How to create your own affordable housing

There is a constant debate on the internet about buying a home as opposed to renting.  Before we go any further about buying or renting lets just say that my philosophy is always to own. So this isn’t a rent talk blog.  This blog is about why you must buy right when it comes time to buy.

Buy just enough home

The problem isn’t buying or renting the problem is that people are buying too much home.  I almost fell into this trap and I am still trying to convince my wife that is a trap.  One of the key mistakes people make is buying what the bank qualifies them for.  The bigger the loan the more money the bank makes. The bigger the loan though the less income you have to invest in things outside of your primary residence.  You have to leave room for wealth generating activities so you don’t end up house rich and cash poor.

During the housing boom someone I knew bought a seven bedroom, 4,000 sqft home that they didn’t need.  It was an amazing house with a ton of space, more space than they needed.  When the market corrected they ended up being upside down on the home and decided to let it go.  From there they rented for a year or so until they cleaned up their credit then they bought a home that is more right sized.  They now have a mortgage that they can more than manage out of one persons income, they have equity and they have a mortgage that can get paid off rapidly compared to the jumbo mortgage they had before.

A lot of people fell into this trap. I don’t blame them.  The problem is that after this boom and bust some people bought right and some people swore off buying altogether.  That is not the solution. Renting longer term is like trying to build wealth with a hole in the bucket.  Renters don’t get rich, renter make their landlords rich.  Thus, renting should never be a long term wealth building strategy. 

House is not an asset

In the book Rich Dad Poor Dad, Robert Kiyosaki uses the phrase “your house is not an asset” over and over and over and he is right.  The thing is that just because something isn’t an asset doesn’t mean that you shouldn’t buy it.  There are smart liabilities and then there are dumb liabilities.  A house is a smart liability because while it costs you money it also saves you money and it can be turned into an asset.  An apartment just costs you money.

If you leave your house with equity  you walk with a check.  If you leave your apartment they send you a bill for cleaning, carpet and paint and THEY keep the equity that you gave them.  Their multi family complexes appreciate just like your single family would.  There is still equity working you just don’t get any of it.

A perfect example of a house turning from liability to asset is my friend’s rental property. Prior to marriage him and his wife owned their own home.  When they got married they kept her home (liability) and turned it into a section 8 rental property (asset).  Now they have about $100k in debt on it, $300k in equity and it cash flows $1,000 per month with the refinance that took the payment down to pennies. If his wife was renting they wouldn’t have either of those.  That house is basically their retirement.

Home ownership is affordable housing

One benefit of financial intelligence is that it lets you take in facts and come to your own conclusion not the conclusion that you are being sold.  Right now I see a huge arbitrage in home buying in America.  With rents being so high we are back in times when it is less expensive to own than it is to rent.  In Southern California and in all other major cities across the country it just costs way too much to rent “luxury” when you could own your own place.

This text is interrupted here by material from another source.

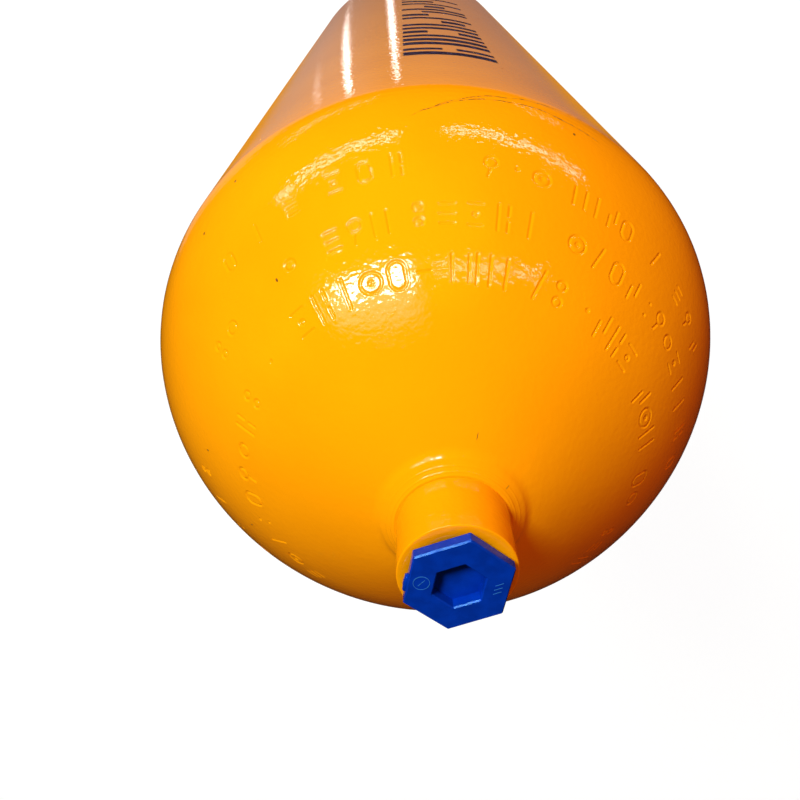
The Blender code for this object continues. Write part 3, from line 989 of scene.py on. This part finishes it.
SENSOR_WIDTH = 36.0
LENS = 37.08
SHIFT_X = -0.0707
SHIFT_Y = 0.0251
CAMERA_PLACE = Vector((0, -0.1993, NECK_FACE_Z + 0.2226))
CAMERA_FORWARD = Vector((-0.0150, 0.5192, -0.8545)).normalized()
CAMERA_UP = Vector((-0.0693, -1.0, 0.0))

FLOOR_SIZE = 12.0
FLOOR_GAP = 0.0003
FLOOR_COLOUR = (0.12, 0.12, 0.12, 1.0)
FLOOR_GLOW = (0.97, 0.99, 1.0, 1.0)
FLOOR_GLOW_POWER = 0.97

# The key light's heading turns from -Y towards +X, and its rise is from the level
KEY_TARGET = Vector((0, 0, SHOULDER_Z + 0.07))
KEY_HEADING = math.radians(26)
KEY_RISE = math.radians(34)
KEY_DISTANCE = 2.3
BACK_TARGET = Vector((0, 0, 0.30))
BACK_PLACE = Vector((1.3, 2.2, 0.45))

# Distant lamps that only gloss shows, each a soft-edged box in two ratios of the direction:
# low and high first ratio, low and high second ratio, lean of the first, lean of the second, softness, power.
# Below the cylinder the ratios are x and y over depth; in front of it they are x and height over distance.
LAMPS_BELOW = [
    (0.1110, 0.1200, -0.150, -0.030, 0.16, 0.0, 0.003, 4.0),
    (0.0290, 0.0370, -0.155, -0.040, 0.00, 0.0, 0.003, 4.0),
    (0.1870, 0.1900, -0.080, -0.040, 0.00, 0.0, 0.002, 3.0),
    (0.1800, 0.7500, -0.823, -0.814, 0.00, 0.0, 0.004, 8.0),
    (-0.8500, -0.5000, -0.835, -0.826, 0.00, 0.0, 0.004, 8.0),
]
LAMPS_IN_FRONT = [
    (0.10, 1.02, -0.362, -0.326, 0.0, 0.035, 0.006, 10.0),
    (-1.22, -0.13, -0.362, -0.326, 0.0, -0.120, 0.006, 9.0),
    (0.14, 0.85, 0.440, 0.560, 0.0, 0.0, 0.030, 40.0),
    (0.15, 1.05, 0.480, 0.760, 0.0, 0.0, 0.140, 2.6),
    (-1.10, -0.02, 0.464, 0.480, 0.0, 0.0, 0.006, 14.0),
]
LAMP_COLOUR = (1.0, 0.96, 0.92, 1.0)
LEAST_DEPTH = 0.05  # keeps the ratios finite
FACING = -0.1  # the lamps of a side show where z or y is less than this

# Surroundings that gloss shows, as (low, high, softness) of the two ratios below the cylinder
DARK_ROOM = (0.010, 0.008, 0.006, 1.0)
HAZE_ACROSS = (-0.45, 0.75, 0.08)
HAZE_BEHIND = (-0.38, 0.13, 0.05)
HAZE_TURN = (0.04, 0.16)  # ratio across, over which its colour turns to the right one
HAZE_LEFT = (0.35, 0.195, 0.14, 1.0)
HAZE_RIGHT = (0.45, 0.29, 0.25, 1.0)
RIM_ACROSS = (-0.30, 0.30, 0.05)
RIM_BEHIND = (0.085, 0.40, 0.035)
RIM_COLOUR = (0.68, 0.27, 0.02, 1.0)

# Surroundings that shade the object
LEFT_X = -0.85
LEFT_Y = -0.52
LEFT_START = -0.2
SHADE_DIM = (0.13, 0.034, 0.012, 1.0)
SHADE_LEFT = (0.80, 0.29, 0.10, 1.0)
SHADE_RIGHT = (0.42, 0.15, 0.012, 1.0)
WHITE = (1.0, 1.0, 1.0, 1.0)


def add_camera():
    """Looks down over the neck along the cylinder, at the photograph's angle."""
    data = bpy.data.cameras.new("camera")
    data.sensor_width = SENSOR_WIDTH
    data.lens = LENS
    data.shift_x = SHIFT_X
    data.shift_y = SHIFT_Y
    data.clip_start = 0.01
    camera = bpy.data.objects.new("camera", data)
    bpy.context.scene.collection.objects.link(camera)
    up = (CAMERA_UP - CAMERA_UP.dot(CAMERA_FORWARD) * CAMERA_FORWARD).normalized()
    rotation = Matrix((CAMERA_FORWARD.cross(up), up, -CAMERA_FORWARD)).transposed()
    camera.matrix_world = Matrix.Translation(CAMERA_PLACE) @ rotation.to_4x4()
    bpy.context.scene.camera = camera


def add_floor():
    bm = bmesh.new()
    bmesh.ops.create_grid(bm, x_segments=2, y_segments=2, size=FLOOR_SIZE)
    material, nodes = new_material("pale_floor")
    finish_material(nodes, {
        "Base Color": FLOOR_COLOUR, "Roughness": 0.9,
        "Emission Color": FLOOR_GLOW, "Emission Strength": FLOOR_GLOW_POWER,
    })
    floor = make_piece("floor", bm, [material])
    floor.location.z = -FLOOR_GAP
    floor.visible_glossy = False
    floor.visible_diffuse = False


def add_light(name, kind, location, target, settings):
    """A light aimed at the target. It shades the object and shows in no gloss."""
    data = bpy.data.lights.new(name, kind)
    for setting, value in settings.items():
        setattr(data, setting, value)
    light = bpy.data.objects.new(name, data)
    light.location = location
    light.rotation_euler = (location - target).to_track_quat("Z", "Y").to_euler()
    light.visible_camera = False
    light.visible_glossy = False
    bpy.context.scene.collection.objects.link(light)


def add_lights():
    """A soft key light on the shoulder, and a light on the back of the straight wall."""
    level = math.cos(KEY_RISE)
    direction = Vector((level * math.sin(KEY_HEADING), -level * math.cos(KEY_HEADING), math.sin(KEY_RISE)))
    add_light("key", "AREA", KEY_TARGET + KEY_DISTANCE * direction, KEY_TARGET, {
        "shape": "SQUARE", "size": 0.55, "energy": 84, "color": (0.77, 1.0, 0.80),
    })
    add_light("back", "SPOT", BACK_PLACE, BACK_TARGET, {
        "energy": 330, "color": (1.0, 0.92, 0.84),
        "shadow_soft_size": 0.25, "spot_size": math.radians(32), "spot_blend": 1.0,
    })


def ratio_box(nodes, first, first_band, second, second_band):
    """1 where both ratios lie in their bands, given as (low, high, softness)."""
    return nodes.math("MULTIPLY", nodes.between(first, *first_band), nodes.between(second, *second_band))


def lamp_glow(nodes, first, second, gate, lamps):
    """All the lamps on one side, which the gate lets through."""
    glows = []
    for low_first, high_first, low_second, high_second, first_lean, second_lean, soft, power in lamps:
        across = nodes.math("ADD", first, nodes.math("MULTIPLY", second, first_lean))
        along = nodes.math("ADD", second, nodes.math("MULTIPLY", first, second_lean))
        box = ratio_box(nodes, across, (low_first, high_first, soft), along, (low_second, high_second, soft))
        glows.append(nodes.math("MULTIPLY", box, power))
    return nodes.math("MULTIPLY", nodes.math("ADD", *glows), gate)


def gloss_surroundings(nodes, x, y, z):
    """What gloss shows: a dark room with a warm haze below the object, and the lamps."""
    depth = nodes.math("MAXIMUM", nodes.math("MULTIPLY", z, -1.0), LEAST_DEPTH)
    across = nodes.math("DIVIDE", x, depth)
    behind = nodes.math("DIVIDE", y, depth)
    below = nodes.math("LESS_THAN", z, FACING)
    distance = nodes.math("MAXIMUM", nodes.math("MULTIPLY", y, -1.0), LEAST_DEPTH)
    sideways = nodes.math("DIVIDE", x, distance)
    rise = nodes.math("DIVIDE", z, distance)
    in_front = nodes.math("LESS_THAN", y, FACING)
    lamps_below = lamp_glow(nodes, across, behind, below, LAMPS_BELOW)
    lamps_in_front = lamp_glow(nodes, sideways, rise, in_front, LAMPS_IN_FRONT)
    lamps = nodes.math("ADD", lamps_below, lamps_in_front)
    haze = ratio_box(nodes, across, HAZE_ACROSS, behind, HAZE_BEHIND)
    haze_colour = nodes.mix(nodes.remap(across, *HAZE_TURN), HAZE_LEFT, HAZE_RIGHT)
    colour = nodes.mix(nodes.math("MULTIPLY", haze, below), DARK_ROOM, haze_colour)
    rim = ratio_box(nodes, across, RIM_ACROSS, behind, RIM_BEHIND)
    colour = nodes.mix(nodes.math("MULTIPLY", rim, below), colour, RIM_COLOUR)
    room = nodes.add("ShaderNodeBackground", {"Color": colour})
    glow = nodes.add("ShaderNodeBackground", {"Color": LAMP_COLOUR, "Strength": lamps})
    return nodes.add("ShaderNodeAddShader", {0: room, 1: glow})


def soft_surroundings(nodes, x, y):
    """What shades the object: dim and warm, brighter from the left and the right."""
    left = nodes.math("ADD", nodes.math("MULTIPLY", x, LEFT_X), nodes.math("MULTIPLY", y, LEFT_Y))
    shade = nodes.mix(nodes.remap(left, LEFT_START, 1.0), SHADE_DIM, SHADE_LEFT)
    shade = nodes.mix(nodes.remap(x, 0.0, 1.0), shade, SHADE_RIGHT)
    return nodes.add("ShaderNodeBackground", {"Color": shade})


def add_world():
    """White behind the object, dim warm surroundings for its shading and lamps for its gloss."""
    world = bpy.data.worlds.new("studio")
    bpy.context.scene.world = world
    world.use_nodes = True
    world.node_tree.nodes.clear()
    nodes = Nodes(world.node_tree)
    x, y, z = nodes.separate(nodes.add("ShaderNodeTexCoord", output=0))
    gloss = gloss_surroundings(nodes, x, y, z)
    soft = soft_surroundings(nodes, x, y)
    plain = nodes.add("ShaderNodeBackground", {"Color": WHITE})
    path = nodes.tree.nodes.new("ShaderNodeLightPath")
    seen = nodes.add("ShaderNodeMixShader", {0: path.outputs["Is Glossy Ray"], 1: soft, 2: gloss})
    seen = nodes.add("ShaderNodeMixShader", {0: path.outputs["Is Camera Ray"], 1: seen, 2: plain})
    nodes.add("ShaderNodeOutputWorld", {"Surface": seen})


def main():
    bpy.context.scene.view_settings.view_transform = "Standard"
    add_camera()
    add_floor()
    add_lights()
    add_world()

    paint = paint_material()
    steel = steel_material()
    blue = plastic_material("blue_moulding", BLUE_DARK, BLUE_LIGHT, BLUE_ROUGHNESS)
    pale_and_mark_highlight = plastic_material("pale_moulding_and_mark_highlight", PALE_AND_MARK_HIGHLIGHT_DARK, PALE_AND_MARK_HIGHLIGHT_LIGHT, PALE_ROUGHNESS)

    shell = make_shell([paint, steel])
    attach(shell, "cylinder")
    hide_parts("cylinder_shell")

    washer = make_washer([pale_and_mark_highlight])
    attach(washer, "washer")
    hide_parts("sealing_washer")

    head = make_plug_head([blue])
    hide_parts("transport_plug")
    plug_pieces = [
        head,
        make_plug_shank([blue]),
        make_gate_lug([blue]),
    ]
    # The moulded marks take the pale material as a painted highlight on the head's face
    mould_marks = [make_mould_ring([pale_and_mark_highlight])]
    for number, bar in enumerate(MOULD_BARS, 1):
        mould_marks.append(make_mould_bar(f"plug_mould_bar_{number}", [pale_and_mark_highlight], *bar))
    for piece in plug_pieces + mould_marks:
        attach(piece, "plug")


main()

For example, a 2br in Murietta CA rents for 2,000 per month but a 2br condo sells for $200,000. The mortgage and HOA on that $200,000 condo would be $1500/mo compared to renting for $500 more.

This same example can be seen everywhere including Los Angeles. The rent to own disparity is huge especially in multi family.  The wise move these days is to buy that fourplex in Los Angeles (Compton) that might cost you half a mil, when you can rent the other three units for $1500 (easy) as opposed to paying $3,000/mo for your own unit in the city.  The mortgage on $500,000 is around $3,000 per month.  This would mean that you would bring in $4,500 gross rents per month ($1500 monthly positive gross cashflow), AND you live for free. The added bonus is that Compton is in the path of progress and your fourplex could be worth one million in five years as the area further develops.  Compton is the new Brooklyn.

The key takeaway from this post is to read books, get educated and learn how to play the game.  Don’t expect special interests and people who got burned to give you sound advice. The opposite of buying too big is not to not buy at all. The best move is to buy the right sized home.  Ownership will never let you down.  Rentership will keep you poor and leave you with nothing to leave your heirs. Remember the people who rent because its comfortable and easy look up and years later they could have bought three homes.

Don’t be selfish, your living situation isn’t just about you and your budget.